职业教育类型身份的确立不仅是分类的结果,更是相对参照的结果。类型身份的成立不是同一类事物外在形象的相互抄袭和模仿,而是不同类型事物之间某一种因素的差异[7]。在我国教育体系的常规分类中,职业教育的身份成立是因为普通教育与职业教育之间“二元论”的分裂和对立,也就是说,普通教育是职业教育的参照对象。多年来,普通教育与职业教育的边界与范畴之争从未停止。事实上,普通教育与职业教育并没有绝对的边界,正如约翰·杜威(John Dewey)所说:“无论何时,人类占优势的职业就是生活……职业只不过是人生活动所遵循的方向”[8]。事实上,职业教育的大部分内容是与职业岗位、工作、学习等相关的知识、技能等。从一切工作岗位都属于社会职业范畴这一点上来讲,“任何阶段、任何形式为了一定社会职业准备的教育都是职业教育”[9]。所以,从理论上讲,普通教育与职业教育是互补而非替代关系[10],两类教育应该相互融通、相互促进,职业教育与普通教育在地位上是平等的两种教育类型。
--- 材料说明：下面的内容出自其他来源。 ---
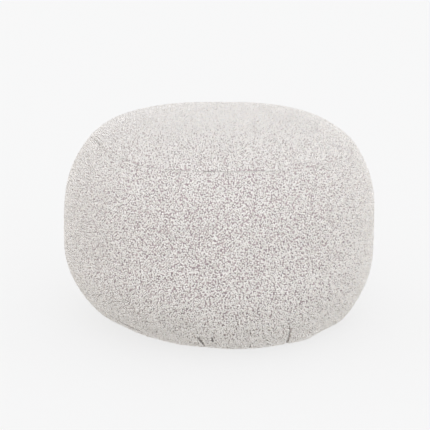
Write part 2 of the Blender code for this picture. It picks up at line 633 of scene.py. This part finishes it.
@dataclass
class FilledCover:
    """One filled cut of the cover: the ground cloth that the loops stand on."""

    node: str
    piece: str
    ground: bpy.types.Material
    shape: CoverShape
    sectors: int = 1
    pile: float = 2.0 * MM  # how far the ground lies under the cover's curve
    tread: float = 2.2 * MM  # the same where the pouf's weight presses the loops to the floor
    trodden_to: float = 6 * MM
    seam_above: float = 0.2  # rims higher than this are the crown's seam
    swell_cap: float = 1.2 * MM  # the most that the filling presses the cloth out
    pressure: float = 30.0
    fill: float = 0.9
    steps: int = 20
    made: bpy.types.Object = field(init=False)

    def build(self) -> bpy.types.Object:
        """Makes the ground cloth from its construction solid.

        Returns:
            The finished ground cloth, riding on the frame.
        """
        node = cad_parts[self.node]
        self.made = bpy.data.objects.new(self.piece, node.data.copy())
        bpy.context.scene.collection.objects.link(self.made)
        self.clean()
        self.mark_sectors()
        self.settle()
        self.sew()
        self.mark_clear()
        lay_flat(self.made.data, self.spread_out)
        self.dress()
        return self.made

    def hidden(self, face: bpy.types.MeshPolygon) -> bool:
        """Tells whether a face closes the filled shape out of sight."""
        raise NotImplementedError

    def clean(self) -> None:
        """Welds the loose triangles into quads with creased rims."""
        select_only(self.made)
        bpy.ops.object.mode_set(mode="EDIT")
        bpy.ops.mesh.select_mode(type="VERT")
        bpy.ops.mesh.select_all(action="SELECT")
        bpy.ops.mesh.remove_doubles(threshold=0.01 * MM)
        bpy.ops.mesh.tris_convert_to_quads()
        bpy.ops.mesh.normals_make_consistent(inside=False)
        bpy.ops.mesh.select_all(action="DESELECT")
        bpy.ops.mesh.edges_select_sharp(sharpness=SHARP)
        bpy.ops.transform.edge_crease(value=1.0)
        bpy.ops.object.mode_set(mode="OBJECT")

    def subdivide(self) -> None:
        """Rounds the cloth with one level of subdivision."""
        level = self.made.modifiers.new("rounding", "SUBSURF")
        level.levels = 1
        level.render_levels = 1
        apply(self.made, level.name)

    def mark_sectors(self) -> None:
        """Numbers the parts of the cloth round the axis, and marks the hidden faces with -1."""
        mesh = self.made.data
        turn = 360 / self.sectors
        numbers = [
            -1 if self.hidden(face) else int(((azimuth(face.center) + turn / 2) % 360) // turn)
            for face in mesh.polygons
        ]
        write(mesh, Mark.SECTOR, "INT", "FACE", np.array(numbers, np.int32))

    def outside(self) -> tuple[np.ndarray, np.ndarray]:
        """Tells the cloth that shows from the faces that close the shape.

        Returns:
            Whether each vertex touches a face that shows, and whether it is on the rim of one.
        """
        mesh = self.made.data
        shows = np.zeros(len(mesh.vertices), bool)
        closes = np.zeros(len(mesh.vertices), bool)
        for face, seen in each_face(mesh):
            (shows if seen else closes)[list(face.vertices)] = True
        return shows, shows & closes

    def looseness(self) -> np.ndarray:
        """Tells how free each vertex is to swell, from 0 at rims and on the floor to 1."""
        placed = positions(self.made.data)
        shows, rim = self.outside()
        risen = smooth(placed[:, 2] / (2 * self.trodden_to))
        return shows * risen * smooth(nearest(placed, placed[rim]) / self.shape.tuck_reach)

    def sink(self, depth: float) -> None:
        """Draws the ground in under the pile, straight in along the seams.

        Args:
            depth: How far the loose cloth goes in besides, to swell out again.
        """
        mesh = self.made.data
        shows, rim = self.outside()
        placed = positions(mesh)
        ways = -outer_normals(mesh)
        flat = placed * (-1.0, -1.0, 0.0)
        ways[rim] = flat[rim] / np.linalg.norm(flat[rim], axis=1, keepdims=True)
        trodden = smooth(placed[:, 2] / self.trodden_to)
        reach = self.tread + (self.pile - self.tread) * trodden + depth * self.looseness()
        seam = placed[rim & (placed[:, 2] > self.seam_above)]
        beside = 1 - smooth(nearest(placed, seam) / self.shape.tuck_reach)
        reach -= self.shape.tuck * beside * (1 - self.shape.openness(placed))
        sunk = self.shape.push_out(placed) + ways * (reach * shows)[:, None]
        sunk[:, 2] = self.keep_over(placed, sunk[:, 2], shows & ~rim)
        place(mesh, sunk)

    def keep_over(self, placed: np.ndarray, heights: np.ndarray, free: np.ndarray) -> np.ndarray:
        """Keeps the sunk cloth from passing through the faces that close it."""
        return heights

    def settle(self) -> None:
        """Draws the ground in, lets the filling press it out, and rounds it."""
        loose = self.looseness()
        self.sink(self.swell_cap)
        self.swell(loose)
        self.subdivide()
        select_only(self.made)
        bpy.ops.object.shade_smooth_by_angle(angle=SHARP)

    def swell(self, loose: np.ndarray) -> None:
        """Presses the filling against the cloth.

        Args:
            loose: How free each vertex is, from 0 to 1.
        """
        mesh = self.made.data
        start = positions(mesh)
        held = self.made.vertex_groups.new(name="held")
        for index, free in enumerate(loose):
            held.add([index], 1.0 - float(free), "REPLACE")
        cloth = self.made.modifiers.new("filling", "CLOTH")
        settings = cloth.settings
        settings.use_pressure = True
        settings.uniform_pressure_force = self.pressure
        settings.effector_weights.gravity = 0.0
        settings.vertex_group_mass = held.name
        settings.quality = 5
        scene = bpy.context.scene
        for step in range(self.steps):
            scene.frame_set(step + 1)
        apply(self.made, cloth.name)
        moved = positions(mesh) - start
        length = np.linalg.norm(moved, axis=1)
        log.info("%s swelled by %.1f mm on average", self.piece, length.mean() / MM)
        share = np.minimum(1.0, self.swell_cap * loose / np.maximum(length, 1e-9))
        place(mesh, start + moved * share[:, None])
        scene.frame_set(1)
        self.made.vertex_groups.clear()

    def sew(self) -> None:
        """Sews what is particular to this cut; a plain one has nothing."""

    def bare_width(self, placed: np.ndarray) -> np.ndarray:
        """Tells how far the loops keep from a rim at each place."""
        shape = self.shape
        seam = shape.bare_shut + (shape.bare_open - shape.bare_shut) * shape.openness(placed)
        return np.where(placed[:, 2] > self.seam_above, seam, shape.bare_base)

    def mark_clear(self) -> None:
        """Writes on each vertex how far it is past the bare strips along rims and creases."""
        mesh = self.made.data
        placed = positions(mesh)
        _, rim = self.outside()
        clear = nearest(placed, placed[rim]) - self.bare_width(placed)
        for crease in self.shape.creases:
            share = crease.share(placed)
            beside = crease.aside(placed) - crease.width * share
            clear = np.where(share > 0, np.minimum(clear, beside), clear)
        write(mesh, Mark.CLEAR, "FLOAT", "POINT", clear.astype(np.float32))

    def spread_out(self, face: bpy.types.MeshPolygon, points: np.ndarray) -> np.ndarray:
        """Lays one face of the cloth on the flat map, its own cut apart from what is hidden."""
        raise NotImplementedError

    def sector(self, face: bpy.types.MeshPolygon) -> int:
        """Reads which part of the cover a face is in."""
        return self.made.data.attributes[Mark.SECTOR.value].data[face.index].value

    def dress(self) -> None:
        """Gives the cloth its material, hangs it on the root body and hides the construction part it
        stands for.
        """
        self.made.data.materials.clear()
        self.made.data.materials.append(self.ground)
        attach(self.made, "root")
        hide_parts(self.node)
        log.info("%s has %d faces", self.piece, len(self.made.data.polygons))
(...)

近年来,由于高等教育的发展速度与学科建设成绩显著,职业教育的参照对象渐从整个普通教育聚焦到了高等教育。如今的中国职业教育刻意追赶和模仿高等教育,希望像高等教育一样学科独立、规模效应集聚[11]。最典型的模仿有两种:一是中职学校想升级办高职,高职又想升级办本科;二是职业学校内部的组织架构也开始设置系部,按学科建制办学,而非按专业群、生产链结构设置院系。事实上,职业教育的参照对象不能是高等教育这种国民教育体系中层次级别较高的教育。根据《国际教育标准分类法2011》,教育分为普通/学术教育与职业/专业教育两种基本类型[12]。这种国际性、现代化的教育分类体现了一种普职分工合作、相异又相互融通的教育理念,这正是“职教20条”政策精神之所在。因此,职业教育与普通教育“同为教育”,但属于“不同类型”,两种教育“同等重要”。从教育类型之间的相互关系来说,职业教育类型化改革不用模仿普通教育,更不用刻意追赶高等教育,而是应该探寻职业教育自身的发展规律,找准自身的优势与特色,办成独立类型的国民教育。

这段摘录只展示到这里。